Böyle bir kimsenin spor adına yaptıkları da dinî bir hizmet olabilir. Çünkü, sportif müsabakalarda önde olmak, temsil ettiğimiz din ve kültürün tanınmasına ve sevilmesine sebep olur. İlim, san’at, sanayi gibi spor da bir mesaj aracıdır. Hayatını İslâma göre düzenleyen bir sporcu başarılı olursa, geniş kitlelerin sempatisini kazanacaktır. Bu da temsil ettiği inanç ve hayat tarzının geniş kesimlere duyurulmasını ve benimsenmesini netice verecektir. Belki bu şekilde, hâlis niyetini korumak şartıyla büyük bir âlim kadar dine hizmet edebilir.
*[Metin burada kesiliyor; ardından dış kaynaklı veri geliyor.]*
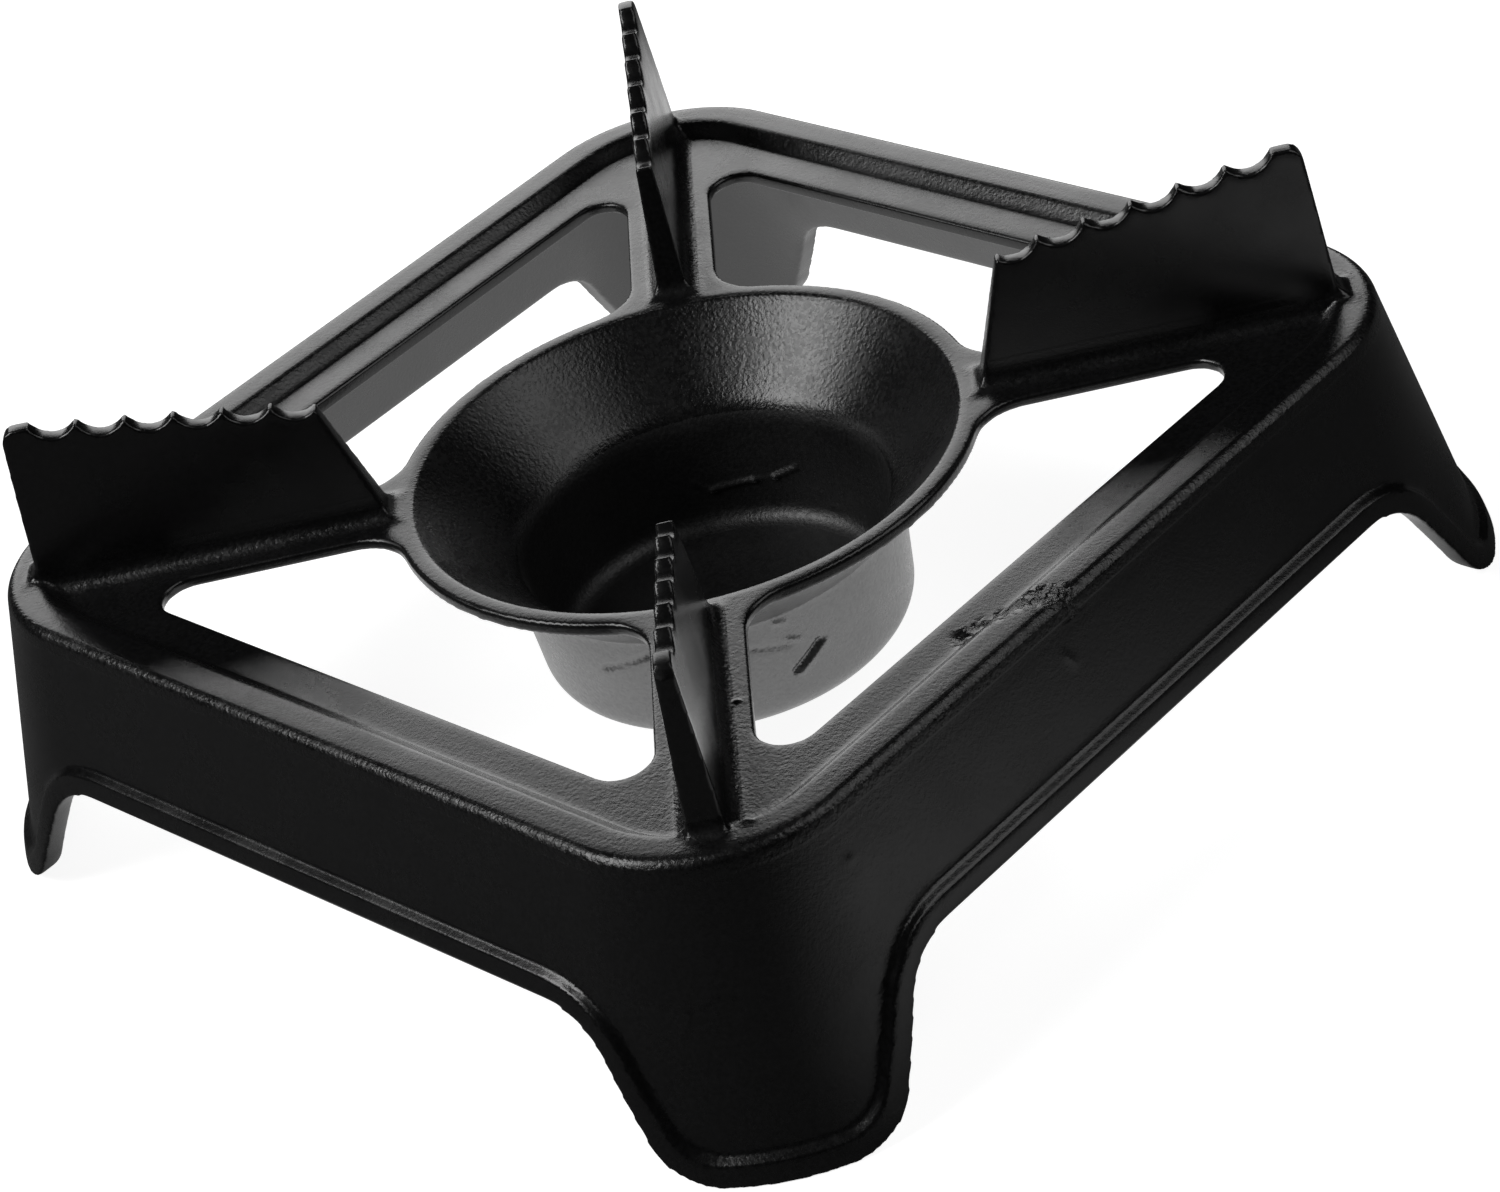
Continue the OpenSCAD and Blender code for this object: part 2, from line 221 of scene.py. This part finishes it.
def make_mesh(name, points, faces):
    """A Blender mesh from points in millimetres and faces with the same number of corners."""
    mesh = bpy.data.meshes.new(name)
    size = faces.shape[1]
    mesh.vertices.add(len(points))
    mesh.vertices.foreach_set("co", (points * MM).astype(np.float32).ravel())
    mesh.loops.add(faces.size)
    mesh.loops.foreach_set("vertex_index", faces.astype(np.int32).ravel())
    mesh.polygons.add(len(faces))
    mesh.polygons.foreach_set("loop_start", np.arange(0, faces.size, size, dtype=np.int32))
    mesh.update(calc_edges=True)
    mesh.validate()
    return mesh


def add_object(name, data):
    item = bpy.data.objects.new(name, data)
    bpy.context.scene.collection.objects.link(item)
    return item


# ---- measures of a point ----
def corner_distance(points):
    """How far each point stands outside the lines through the middles of the corner arcs."""
    dx, dy = abs(points[:, 0]) - CORNER_C, abs(points[:, 1]) - CORNER_C
    return np.where((dx > 0) & (dy > 0), np.hypot(dx, dy), np.maximum(dx, dy))


def diagonal_distance(points):
    """How far each point stands from the nearer diagonal, in plan."""
    return abs(abs(points[:, 0]) - abs(points[:, 1])) / math.sqrt(2)


def line_distance(points, start, end):
    """How far each point stands from the stretch between two points."""
    a, b = np.array(start), np.array(end)
    along = np.clip((points - a) @ (b - a) / ((b - a) @ (b - a)), 0, 1)
    return np.linalg.norm(points - a - along[:, None] * (b - a), axis=1)


def bell(value, middle, half_width):
    """1 at the middle, falling smoothly to 0.37 at the half width."""
    return np.exp(-((value - middle) / half_width) ** 2)


# ---- the casting's skin ----
def one_casting():
    """Every CAD solid as one closed skin of even squares."""
    points, faces, count = [], [], 0
    for name in sorted(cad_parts):
        co, tri = welded(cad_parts[name].data)
        co = co + PUSH * vertex_normals(co, tri)
        points.append(co)
        faces.append(tri + count)
        count += len(co)
    rough = add_object("casting_rough", make_mesh("casting_rough", np.vstack(points), np.vstack(faces)))
    remesh = rough.modifiers.new("voxels", "REMESH")
    remesh.mode = "VOXEL"
    remesh.voxel_size = VOXEL * MM
    seen = rough.evaluated_get(bpy.context.evaluated_depsgraph_get())
    skin = bpy.data.meshes.new_from_object(seen)
    co = np.empty(len(skin.vertices) * 3)
    skin.vertices.foreach_get("co", co)
    quads = np.empty(len(skin.loops), np.int64)
    skin.loops.foreach_get("vertex_index", quads)
    bpy.data.objects.remove(rough)
    return co.reshape(-1, 3) / MM, quads.reshape(-1, 4)


def smoothed(points, quads, steps, share=1.0):
    """Rounds the skin: each point moves half way, times its share, to its neighbours' middle."""
    a, b = edges_of(quads)
    degree = np.bincount(a, minlength=len(points)) + np.bincount(b, minlength=len(points))
    for step in range(steps):
        middle = neighbour_sum(points, a, b) / degree[:, None]
        points = points + 0.5 * share * (middle - points)
    return points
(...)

Başta futbol olmak üzere spor karşılaşmalarıyla ilgilenmek de fazla zamanımızı almamalıdır. Bu hususta herkes kendine göre bir denge tutturmalıdır. Hem ebedî gayelerimize uygun, hem de sporla ilgili merakı giderecek orta bir yol bulunmalıdır. Elbette bunun ölçüsü, herkes için aynı olmaz. Hadiseye esnek bakmak gerekir. Kendisini ulvî gayelerin gerçekleşmesine vermiş öyle insanlar vardır ki, hiçbir sportif karşılaşmayla ilgilenmez. Kimileri de biraz fazla ilgi ve merak duyarlar. Katı kurallar tasvip edilemeyeceği gibi, önemli işlerimizi bırakıp maç hastası olmak da uygun görülemez.
Bununla birlikte, belirttiğimiz kurallara uygun olmak şartıyla gençlerimizin spor dallarıyla bizzat uğraşmalarında fayda vardır. Böylece hem meşrû bir eğlenceyle uğraşılmış, hem vücudun sağlığına hizmet edilmiş olur.